With the development of the Internet, social media, mobile apps, and other digital communication technologies, the world has stepped into a multimedia big data era. Millions of multimedia data, including image, text, audio, and video, are uploaded to the social platform every day. To make the artificial intelligence better understand the world around us, it is essential to teach machines to understand the multimodal
messages. Multimodal machine learning, which aims to build models that can process and relate information from different modalities, has been a vibrant field with increasing importance and extraordinary potential. In this novel and hopeful area, extensive efforts have been dedicated to seamlessly unifying computer vision and natural language processing, such as multimedia content recognition (e.g.,
multimodal affect recognition), matching (e.g., cross-modal retrieval), description (e.g., image captioning), indexing (e.g., multimedia event detection), summarization (e.g., video summarization), reasoning (e.g., visual question answering), and so on.
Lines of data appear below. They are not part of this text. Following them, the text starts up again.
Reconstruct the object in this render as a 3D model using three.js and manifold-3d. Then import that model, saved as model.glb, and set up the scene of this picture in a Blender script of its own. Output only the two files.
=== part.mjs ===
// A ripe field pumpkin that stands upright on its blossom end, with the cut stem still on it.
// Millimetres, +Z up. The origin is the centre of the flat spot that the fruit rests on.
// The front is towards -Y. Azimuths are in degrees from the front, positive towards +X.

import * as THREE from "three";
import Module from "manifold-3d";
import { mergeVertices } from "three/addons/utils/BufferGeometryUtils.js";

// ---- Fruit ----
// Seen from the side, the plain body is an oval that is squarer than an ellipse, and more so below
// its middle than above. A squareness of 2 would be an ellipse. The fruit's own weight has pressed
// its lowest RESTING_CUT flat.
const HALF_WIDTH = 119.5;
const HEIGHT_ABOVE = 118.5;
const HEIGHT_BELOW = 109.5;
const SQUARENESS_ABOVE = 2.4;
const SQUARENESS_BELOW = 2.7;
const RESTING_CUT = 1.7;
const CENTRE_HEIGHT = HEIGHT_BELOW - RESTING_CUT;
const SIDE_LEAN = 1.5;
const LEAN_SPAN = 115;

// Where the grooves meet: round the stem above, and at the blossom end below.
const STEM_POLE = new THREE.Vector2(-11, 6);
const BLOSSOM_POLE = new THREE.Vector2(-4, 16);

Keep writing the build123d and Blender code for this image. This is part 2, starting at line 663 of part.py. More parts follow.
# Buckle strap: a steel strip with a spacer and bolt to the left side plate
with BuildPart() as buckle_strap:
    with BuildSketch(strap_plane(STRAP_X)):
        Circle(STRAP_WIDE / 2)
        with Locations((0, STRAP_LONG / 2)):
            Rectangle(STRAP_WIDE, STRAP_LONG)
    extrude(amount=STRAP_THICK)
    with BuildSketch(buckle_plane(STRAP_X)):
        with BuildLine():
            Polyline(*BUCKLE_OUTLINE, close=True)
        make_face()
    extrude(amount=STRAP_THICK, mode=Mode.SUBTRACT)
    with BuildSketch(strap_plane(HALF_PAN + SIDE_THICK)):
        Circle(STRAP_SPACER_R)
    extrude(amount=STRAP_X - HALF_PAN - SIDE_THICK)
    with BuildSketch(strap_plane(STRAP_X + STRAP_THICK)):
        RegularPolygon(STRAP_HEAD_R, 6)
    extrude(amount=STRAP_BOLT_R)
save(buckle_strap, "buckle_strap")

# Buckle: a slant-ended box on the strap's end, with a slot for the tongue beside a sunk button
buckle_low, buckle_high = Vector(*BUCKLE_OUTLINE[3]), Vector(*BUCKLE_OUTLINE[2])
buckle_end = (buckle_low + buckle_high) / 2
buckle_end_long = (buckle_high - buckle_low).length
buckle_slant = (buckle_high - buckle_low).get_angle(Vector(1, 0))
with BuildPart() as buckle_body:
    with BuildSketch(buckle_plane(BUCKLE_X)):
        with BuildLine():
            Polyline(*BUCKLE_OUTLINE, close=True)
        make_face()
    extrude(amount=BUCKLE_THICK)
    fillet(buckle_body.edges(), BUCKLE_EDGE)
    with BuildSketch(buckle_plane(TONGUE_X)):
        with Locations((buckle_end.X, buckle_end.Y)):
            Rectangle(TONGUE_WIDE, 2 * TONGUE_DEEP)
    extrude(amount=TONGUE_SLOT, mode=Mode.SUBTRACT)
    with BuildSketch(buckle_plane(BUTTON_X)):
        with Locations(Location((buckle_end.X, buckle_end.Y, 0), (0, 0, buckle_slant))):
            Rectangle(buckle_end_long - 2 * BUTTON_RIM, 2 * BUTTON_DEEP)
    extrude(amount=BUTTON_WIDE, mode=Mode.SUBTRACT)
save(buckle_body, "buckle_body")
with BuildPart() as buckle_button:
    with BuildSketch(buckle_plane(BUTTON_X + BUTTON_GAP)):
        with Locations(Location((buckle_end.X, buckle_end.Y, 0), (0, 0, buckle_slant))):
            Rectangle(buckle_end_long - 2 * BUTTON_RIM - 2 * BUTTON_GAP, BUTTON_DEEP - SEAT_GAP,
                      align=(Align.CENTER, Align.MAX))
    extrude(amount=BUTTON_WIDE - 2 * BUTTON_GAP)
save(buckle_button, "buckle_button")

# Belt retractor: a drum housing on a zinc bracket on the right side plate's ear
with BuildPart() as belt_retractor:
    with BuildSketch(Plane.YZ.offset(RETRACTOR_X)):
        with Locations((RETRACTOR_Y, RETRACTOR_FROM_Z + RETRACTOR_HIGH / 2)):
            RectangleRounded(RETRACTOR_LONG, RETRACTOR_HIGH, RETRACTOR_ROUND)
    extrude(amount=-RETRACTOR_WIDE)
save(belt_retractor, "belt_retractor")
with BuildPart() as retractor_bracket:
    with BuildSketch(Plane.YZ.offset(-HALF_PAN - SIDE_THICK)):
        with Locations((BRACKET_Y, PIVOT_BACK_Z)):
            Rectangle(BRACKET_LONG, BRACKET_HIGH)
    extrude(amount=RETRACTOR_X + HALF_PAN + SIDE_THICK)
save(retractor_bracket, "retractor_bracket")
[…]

Although fruitful progress has been made with deep learning-based methods, the performance of above tasks is still far from users’ expectations, given the heterogeneous data due to several well-known challenges:
(1) how to represent and summarize multimodal data;
(2) how to identify and construct the connection and interaction between different modality data;
(3) how to learn and infer adequate knowledge from multimodal data;
(4) how to translate data or knowledge from one modality to another; and
(5) how to understand and evaluate the heterogeneity in multimodal datasets.
Submission Guidelines:
Authors should prepare their manuscript according to the Instructions for Authors available from the Multimedia Systems website. Authors should submit through the online submission site at Multimedia Systems and select “S.I. - Multi-modal Transformers" when they reach the “Article Type” step in the submission process. Submitted papers should present original, unpublished work, relevant to the topics of the special issue. All submitted papers will be evaluated on the basis of relevance, significance of contribution, technical quality, scholarship, and quality of presentation, by at least three independent reviewers. It is the policy of the journal that no submission, or substantially overlapping submission, be published or be under review at another journal or conference at any time during the review process. Final decisions on all papers are made by the Editor in Chief.